Good memory content includes:
- A concise durable statement.
- At least one
[[Existing Note Title]] link when a related concept exists.
- Priority markers near important links when the relationship should be ranked above ordinary links.
- Useful tags such as
#architecture, #decision, #runbook, #testing or #preference.
Example:
{
"title": "Index Rebuild",
"agent": "codex",
"content": "Derived index artifacts are rebuildable because Markdown is the source of truth. Related: [[Architecture]], [[Agent Namespaces]]. #index #architecture #decision"
}
Avoid disconnected memory like:
We rebuild old indexes now.
That may be searchable, but it does not create useful graph traversal paths.
Weighted Graph Reads
Use brainlink_graph when a task needs relationship structure. Edges include weight and priority; prefer stronger edges when choosing which related notes matter most.
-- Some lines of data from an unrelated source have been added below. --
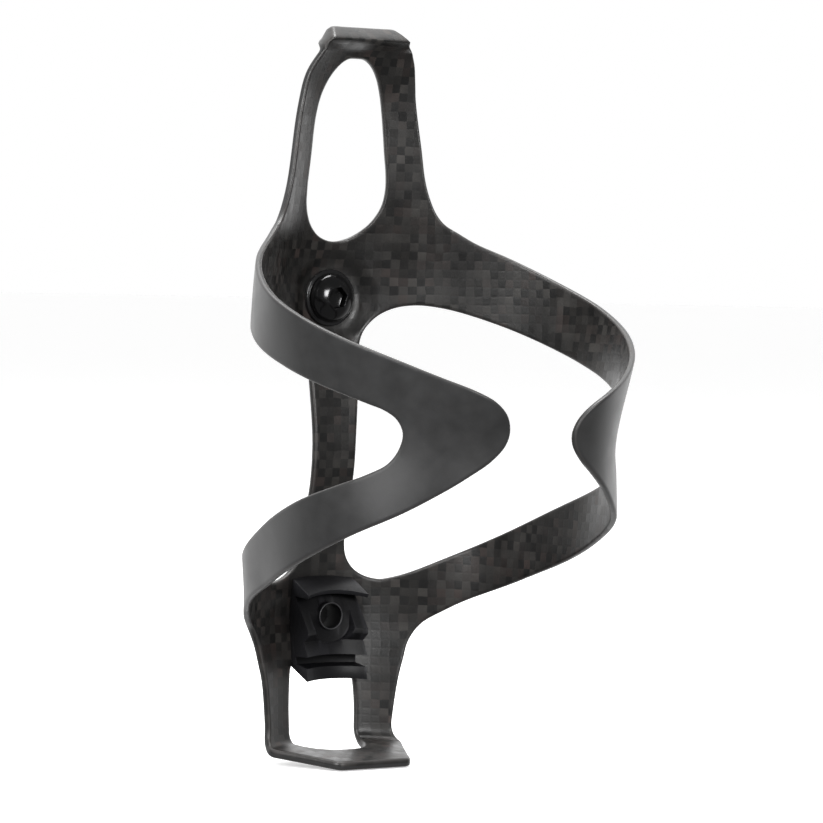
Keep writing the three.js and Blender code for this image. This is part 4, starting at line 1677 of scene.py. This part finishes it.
@dataclass
class Studio:
    """Pale floor, soft lights and the camera."""

    # The camera: focal length and sensor in millimetres, place in millimetres.
    lens: float = 169.55
    sensor: float = 36.0
    position: tuple[float, float, float] = (-415.7, -666.1, 35.6)
    floor_size: float = 60.0
    backdrop_direction: tuple[float, float, float] = (0.55, 0.83, 0.05)
    # How far round towards the backdrop the glow starts and ends, and its strength there.
    glow: tuple[float, float, float, float] = (0.0, 1.0, 0.20, 1.7)
    # Each soft box: name, place in metres, width in metres, power in watts.
    lamps: tuple[tuple[str, tuple[float, float, float], float, float], ...] = (
        ("key", (-0.85, -0.30, 0.30), 0.5, 6.5),
        ("top", (0.0, 0.1, 1.0), 0.6, 14.0),
        ("front", (-0.06, -1.0, 0.24), 0.28, 5.5),
        ("right", (1.0, 0.1, 0.05), 0.3, 0.3),
    )
    # The camera's own axes.
    camera_right: tuple[float, float, float] = (0.83484, -0.55016, 0.01882)
    camera_up: tuple[float, float, float] = (0.00277, 0.03839, 0.99926)
    camera_back: tuple[float, float, float] = (-0.55048, -0.83417, 0.03357)
    # Gap between the foot and the floor, in metres.
    floor_gap: float = 0.0002

    def build(self) -> None:
        """Builds the floor, the lights and the camera."""
        self._floor()
        self._lights()
        self._camera()

    def _floor(self) -> None:
        """A wide pale floor under the foot."""
        low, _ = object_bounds()
        half = self.floor_size / 2
        mesh = bpy.data.meshes.new("floor")
        corners = [(-half, -half, 0), (half, -half, 0), (half, half, 0), (-half, half, 0)]
        mesh.from_pydata(corners, [], [(0, 1, 2, 3)])
        floor = new_object("floor", mesh)
        floor.location.z = low.z - self.floor_gap
        floor.data.materials.append(PaperFloor().build())
        floor.visible_glossy = False
        floor.visible_diffuse = False
        floor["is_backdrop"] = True

    def _lights(self) -> None:
        """Bright surroundings and the soft boxes."""
        world = bpy.data.worlds.new("studio")
        world.use_nodes = True
        self._surroundings(world.node_tree)
        bpy.context.scene.world = world
        for lamp in self.lamps:
            self._box(*lamp)

    def _surroundings(self, tree: bpy.types.NodeTree) -> None:
        """A white backdrop that is bright behind the cage and dim in front of it.

        Args:
            tree: the world's nodes.
        """
        background = tree.nodes["Background"]
        place = tree.nodes.new("ShaderNodeTexCoord")
        ahead = tree.nodes.new("ShaderNodeVectorMath")
        ahead.operation = "DOT_PRODUCT"
        ahead.inputs[1].default_value = self.backdrop_direction
        tree.links.new(place.outputs["Generated"], ahead.inputs[0])
        glow = tree.nodes.new("ShaderNodeMapRange")
        glow.interpolation_type = "SMOOTHSTEP"
        for name, value in zip(("From Min", "From Max", "To Min", "To Max"), self.glow):
            glow.inputs[name].default_value = value
        tree.links.new(ahead.outputs["Value"], glow.inputs["Value"])
        seen = tree.nodes.new("ShaderNodeLightPath")
        strength = tree.nodes.new("ShaderNodeMix")
        tree.links.new(seen.outputs["Is Camera Ray"], strength.inputs[0])
        tree.links.new(glow.outputs[0], strength.inputs[2])
        strength.inputs[3].default_value = 1.0
        tree.links.new(strength.outputs[0], background.inputs["Strength"])
        background.inputs["Color"].default_value = (1.0, 1.0, 1.0, 1.0)

    @staticmethod
    def _box(name: str, place: tuple[float, float, float], size: float, power: float) -> None:
        """One square soft box that points at the cage.

        Args:
            name: its name.
            place: where it stands, in metres.
            size: its width in metres.
            power: its power in watts.
        """
        data = bpy.data.lights.new(name, "AREA")
        data.size = size
        data.energy = power
        lamp = bpy.data.objects.new(name, data)
        bpy.context.scene.collection.objects.link(lamp)
        lamp.location = place
        lamp.rotation_mode = "QUATERNION"
        lamp.rotation_quaternion = (-Vector(place)).to_track_quat("-Z", "Y")
        lamp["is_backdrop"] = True

    def _camera(self) -> None:
        """The camera in front, to the left and a little above."""
        data = bpy.data.cameras.new("camera")
        data.sensor_width = self.sensor
        data.lens = self.lens
        data.clip_start = 0.05
        data.clip_end = 20.0
        camera = bpy.data.objects.new("camera", data)
        bpy.context.scene.collection.objects.link(camera)
        axes = Matrix((self.camera_right, self.camera_up, self.camera_back))
        turn = axes.transposed().to_4x4()
        camera.matrix_world = Matrix.Translation(Vector(self.position) * MM) @ turn
        bpy.context.scene.camera = camera


def main() -> None:
    """Builds the cage and its studio."""
    logging.basicConfig(level=logging.INFO, format="%(name)s: %(message)s")
    sizes = CageSizes()
    for part in (CarbonMoulding(sizes), FramePads(sizes), CradleBlock(sizes), Fastener(sizes)):
        part.build()
    Studio().build()
    scene = bpy.context.scene
    scene.view_settings.view_transform = "Standard"


if __name__ == "__main__":
    main()
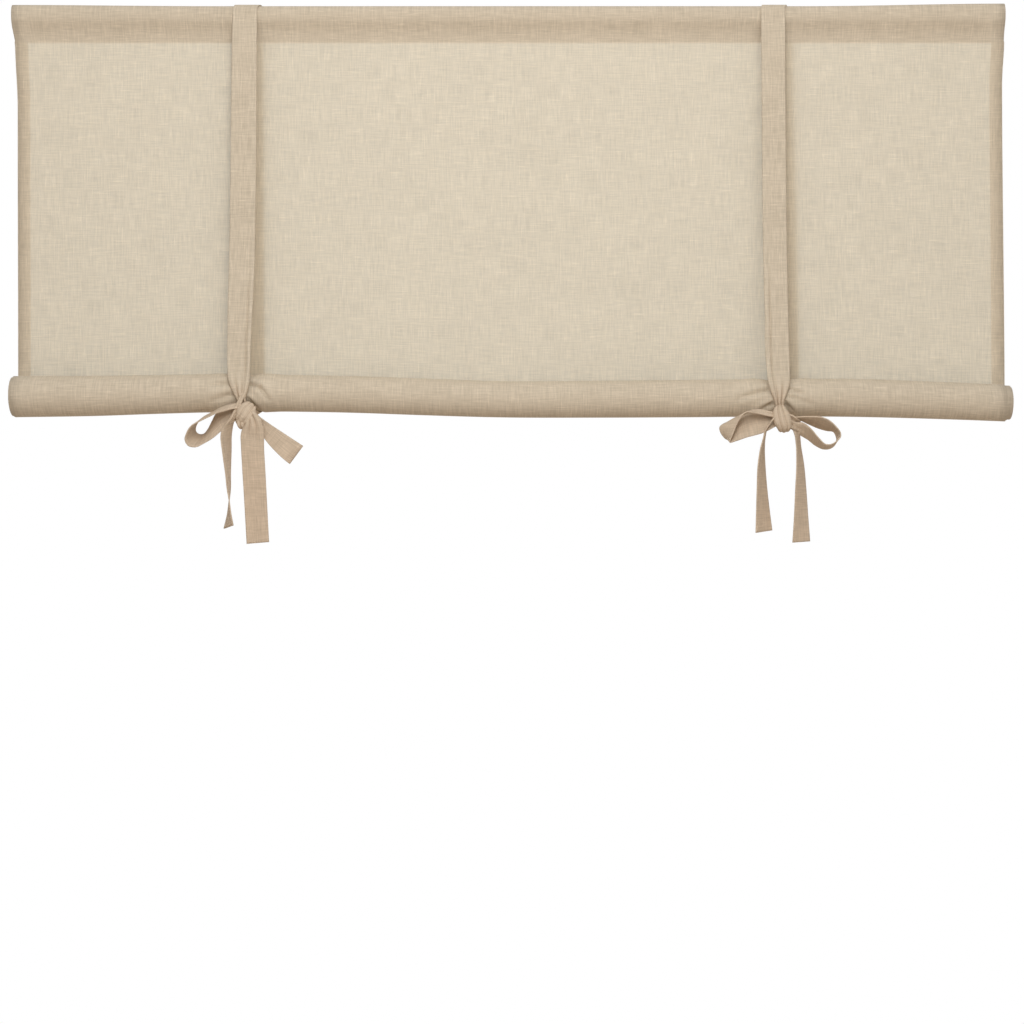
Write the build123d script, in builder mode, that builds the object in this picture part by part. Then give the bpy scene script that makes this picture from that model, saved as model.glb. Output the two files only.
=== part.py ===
from build123d import *
from math import acos, degrees
import os

# A cloth blind that is rolled up by hand and held at the wanted height by two tied straps.
# Millimetres, +Z up. The origin is the middle of the header tube's axis, +X runs along the tube
# and -Y faces the room.

# Cloth panel
blind_width = 1000.0
drop = 388.0  # header tube's axis down to the roll's axis
cloth_thickness = 0.6
pocket_pinch = 13.0  # tube's axis down to where the pocket's two layers meet
pocket_seam = 27.0  # tube's axis down to the pocket's sewn edge

# Roll at the foot of the panel
roll_diameter = 39.0
roll_overhang = 4.0  # how far the whole roll stands out at the left end
roll_edge_radius = 3.0
outer_turns = 3.0  # thickness of the turns that stay level with the panel's right edge
core_overhang = 6.0  # how far the turns inside them have crept out at the right end

# Header tube and bottom rod
tube_diameter = 16.0
tube_wall = 1.0
tube_inset = 5.0  # each end of the tube inside the pocket's end
rod_diameter = 10.0
rod_inset = 6.0  # each end of the rod inside the panel's edge

# Ties
tie_inset = 233.0  # panel's side to the middle of a strap
tie_width = 25.0
tie_thickness = 1.0
knot_width = 16.0
knot_height = 23.0
knot_depth = 13.0
knot_edge_radius = 5.0
loop_depth = 12.0  # front to back, of the open loop of a bow
flat_loop_depth = 3.0  # front to back, of the pressed loop of a bow

# Clear space between cloth and whatever it lies against
soft_clearance = 0.3

tube_radius = tube_diameter / 2
roll_radius = roll_diameter / 2
rod_hole_radius = rod_diameter / 2 + soft_clearance
pocket_radius = tube_radius + soft_clearance
pocket_outer_radius = pocket_radius + cloth_thickness
roll_axis = (-roll_radius, -drop)  # Y and Z: the panel runs down the back of the roll

# The pocket is a teardrop: round the tube, then two straight sides down to the pinch.
pinch_angle = degrees(acos(pocket_radius / pocket_pinch))

# Each bow in the front view. The knot's middle is measured from the strap's middle and the
# roll's axis, and the outlines of the loops and tails from the knot's middle.
ties = {
    "tie_left": {
        "strap_place": tie_inset - blind_width / 2,
        "knot_offset": (6.5, -17.0),
        "open_loop": {"middle": (-36.0, -12.0), "tilt": 31.0, "radii": (32.0, 13.0), "hole": (20.0, 6.0)},
        "flat_loop": [(2, 6), (54, -32), (40, -50), (2, -9)],
        "tails": [
            [(-4, 4), (-24, 2), (-27, -31), (-21, -91), (-25, -116), (-15, -116), (-17, -31), (-4, -4)],
            [(-6, -4), (-8, -31), (-4, -130), (19, -130), (14, -31), (7, -4)],
        ],
    },
    "tie_right": {
        "strap_place": blind_width / 2 - tie_inset,
        "knot_offset": (3.5, -22.5),
        "open_loop": {"middle": (32.0, -9.0), "tilt": -21.0, "radii": (29.0, 13.0), "hole": (17.0, 6.0)},
        "flat_loop": [(-2, 6), (-33, 9), (-62, -8), (-54, -24), (-18, -13), (-2, -7)],
        "tails": [
            [(-4, -2), (-16, -10), (-22, -26), (-27, -114), (-9, -114), (-16, -26), (-8, -11), (-4, -11)],
            [(4, -2), (13, -10), (19, -26), (30, -123), (10, -123), (12, -26), (5, -11)],
        ],
    },
}

os.makedirs("parts", exist_ok=True)


# Cloth panel: sewn pocket, single-layer panel and the roll, whose turns are one solid
with BuildPart() as fabric_panel:
    with BuildSketch(Plane.YZ) as section:
        with BuildLine():
            bulge = CenterArc((0, 0), pocket_radius, pinch_angle - 90, 360 - 2 * pinch_angle)
            Polyline(bulge @ 1, (0, -pocket_pinch), bulge @ 0)
        pocket_hollow = make_face(mode=Mode.PRIVATE)
        offset(pocket_hollow, amount=cloth_thickness, mode=Mode.ADD)
        with Locations((0, -pocket_pinch)):
            Rectangle(2 * cloth_thickness, pocket_seam - pocket_pinch, align=(Align.CENTER, Align.MAX))
            Rectangle(cloth_thickness, drop - pocket_pinch, align=(Align.MAX, Align.MAX))
        add(pocket_hollow, mode=Mode.SUBTRACT)
        with Locations(roll_axis):
            Circle(roll_radius)
            Circle(rod_hole_radius, mode=Mode.SUBTRACT)
    extrude(amount=blind_width / 2, both=True)
    with BuildSketch(Plane.YZ.offset(-blind_width / 2)) as left_end:
        with Locations(roll_axis):
            Circle(roll_radius)
            Circle(rod_hole_radius, mode=Mode.SUBTRACT)
    extrude(amount=-roll_overhang)
    roll_rim = fabric_panel.edges().filter_by(GeomType.CIRCLE).group_by(Axis.X)[0].sort_by(SortBy.RADIUS)[-1]
    fillet(roll_rim, radius=roll_edge_radius)
    with BuildSketch(Plane.YZ.offset(blind_width / 2)) as right_end:
        with Locations(roll_axis):
            Circle(roll_radius - outer_turns)
            Circle(rod_hole_radius, mode=Mode.SUBTRACT)
    extrude(amount=core_overhang)
fabric_panel.part.label = "fabric_panel"
export_step(fabric_panel.part, "parts/fabric_panel.step")


# Header tube: open at both ends, so that it slips over the pins of two wall brackets
with BuildPart() as header_tube:
    with BuildSketch(Plane.YZ) as tube_section:
        Circle(tube_radius)
        Circle(tube_radius - tube_wall, mode=Mode.SUBTRACT)
    extrude(amount=blind_width / 2 - tube_inset, both=True)
header_tube.part.label = "header_tube"
export_step(header_tube.part, "parts/header_tube.step")


# Bottom rod: a plain dowel in the middle of the roll
with BuildPart() as bottom_rod:
    with BuildSketch(Plane.YZ) as rod_section:
        with Locations(roll_axis):
            Circle(rod_diameter / 2)
    extrude(amount=blind_width / 2 - rod_inset, both=True)
bottom_rod.part.label = "bottom_rod"
export_step(bottom_rod.part, "parts/bottom_rod.step")


# Ties: each is one strap, taut over the header and round the roll, and tied in a bow in front
for name, tie_shape in ties.items():
    strap_plane = Plane.YZ.offset(tie_shape["strap_place"])
    knot_x = tie_shape["strap_place"] + tie_shape["knot_offset"][0]
    knot_y = -roll_diameter - soft_clearance  # the knot sits on the roll's lower front
    knot_z = tie_shape["knot_offset"][1] - drop
    bow_plane = Plane(origin=(knot_x, knot_y, knot_z), x_dir=(1, 0, 0), z_dir=(0, -1, 0))
    with BuildPart() as tie:
        with BuildSketch(strap_plane) as taut_loop:
            with BuildLine():
                CenterArc((0, 0), pocket_outer_radius + soft_clearance, 0, 360)
                CenterArc(roll_axis, roll_radius + soft_clearance, 0, 360)
            loop_hollow = make_hull(mode=Mode.PRIVATE)
            offset(loop_hollow, amount=tie_thickness, mode=Mode.ADD)
        extrude(amount=tie_width / 2, both=True)
        with BuildSketch(bow_plane) as knot_outline:
            RectangleRounded(knot_width, knot_height, knot_edge_radius)
        extrude(amount=knot_depth / 2, both=True)
        with BuildSketch(bow_plane) as open_loop_outline:
            loop = tie_shape["open_loop"]
            with Locations(Location(loop["middle"], loop["tilt"])):
                Ellipse(*loop["radii"])
                Ellipse(*loop["hole"], mode=Mode.SUBTRACT)
        extrude(amount=loop_depth / 2, both=True)
        with BuildSketch(bow_plane) as flat_loop_outline:
            with BuildLine():
                Polyline(*tie_shape["flat_loop"], close=True)
            make_face()
        extrude(amount=flat_loop_depth / 2, both=True)
        with BuildSketch(bow_plane) as tail_outlines:
            for tail in tie_shape["tails"]:
                with BuildLine():
                    Polyline(*tail, close=True)
                make_face()
        extrude(amount=tie_thickness / 2, both=True)
        with BuildSketch(strap_plane) as clear_space:
            add(loop_hollow)
        extrude(amount=blind_width, both=True, mode=Mode.SUBTRACT)
    tie.part.label = name
    export_step(tie.part, f"parts/{name}.step")
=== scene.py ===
# %% [markdown]
# # A cloth blind, rolled up and tied
#
# The blind is one sewn sheet of slubby, linen-like cloth. A pocket along its top holds a light
# tube, its lower part is rolled up towards the room, and two cloth ties hold the roll. The packed
# CAD model gives every size and place, and this script gives the cloth its real form and finish.

# %% Frame
import math

import bpy
import numpy as np
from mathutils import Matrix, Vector, noise


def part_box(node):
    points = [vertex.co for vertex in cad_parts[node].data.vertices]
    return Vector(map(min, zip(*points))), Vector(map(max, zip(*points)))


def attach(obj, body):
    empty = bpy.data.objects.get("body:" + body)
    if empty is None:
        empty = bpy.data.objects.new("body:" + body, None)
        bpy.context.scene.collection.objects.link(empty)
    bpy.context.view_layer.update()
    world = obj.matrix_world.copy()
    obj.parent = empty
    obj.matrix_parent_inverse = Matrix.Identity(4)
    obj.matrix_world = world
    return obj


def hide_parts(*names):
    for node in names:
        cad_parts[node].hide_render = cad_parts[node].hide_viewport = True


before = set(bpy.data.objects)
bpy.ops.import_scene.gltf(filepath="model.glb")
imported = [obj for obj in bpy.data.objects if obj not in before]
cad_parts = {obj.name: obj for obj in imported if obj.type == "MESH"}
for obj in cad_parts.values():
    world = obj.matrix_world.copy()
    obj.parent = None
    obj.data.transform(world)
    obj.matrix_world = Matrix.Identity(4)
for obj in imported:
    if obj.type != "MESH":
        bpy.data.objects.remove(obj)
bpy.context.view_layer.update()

# %% [markdown]
# ## Sizes
#
# Blender works in metres here. The CAD boxes say how thick the tube is and where the roll lies, so
# that the cloth is built round them and nothing has to be fitted afterwards.

# %% Sizes read from the frame
MM = 0.001
tube_low, tube_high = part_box("header_tube")
cloth_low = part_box("fabric_panel")[0]
rod_low, rod_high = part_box("bottom_rod")
tube_radius = (tube_high[2] - tube_low[2]) / 2
tube_half_length = (tube_high[0] - tube_low[0]) / 2
rod_radius = (rod_high[2] - rod_low[2]) / 2
roll_depth = -cloth_low[1]
roll_z = cloth_low[2] + roll_depth / 2
half_width = tube_half_length + 5 * MM  # the tube ends 5 mm inside the pocket
print(f"tube radius {tube_radius / MM:.1f} mm, roll {roll_depth / MM:.1f} mm thick at {roll_z / MM:.0f} mm")

# %% Sizes of the cloth
cloth_thickness = 0.5 * MM
slack = 0.3 * MM  # between the cloth and what it lies on
pocket_radius = tube_radius + slack + cloth_thickness / 2
pocket_seam = 27 * MM
hem_width = 12.5 * MM
core_radius = rod_radius + slack + cloth_thickness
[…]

Use brainlink_graph_contexts when a task needs the same visual memory domains used by the local graph server.
Use brainlink_canonicalize_context_links when existing notes need durable ## Context Links to their inferred context hubs.
Validation
Use validation after writes or before handoff:
brainlink_validate
brainlink_broken_links
brainlink_orphans
Broken links usually mean a note title does not match the [[link]] text or the target note does not exist. Orphans usually mean the note has no incoming or outgoing graph links.
Vault Selection
If no vault argument is passed, Brainlink uses the configured default vault.
Use vault when the user wants a project-local vault. For external agent processes, prefer setting BRAINLINK_ALLOWED_VAULTS so tools cannot access arbitrary vault paths.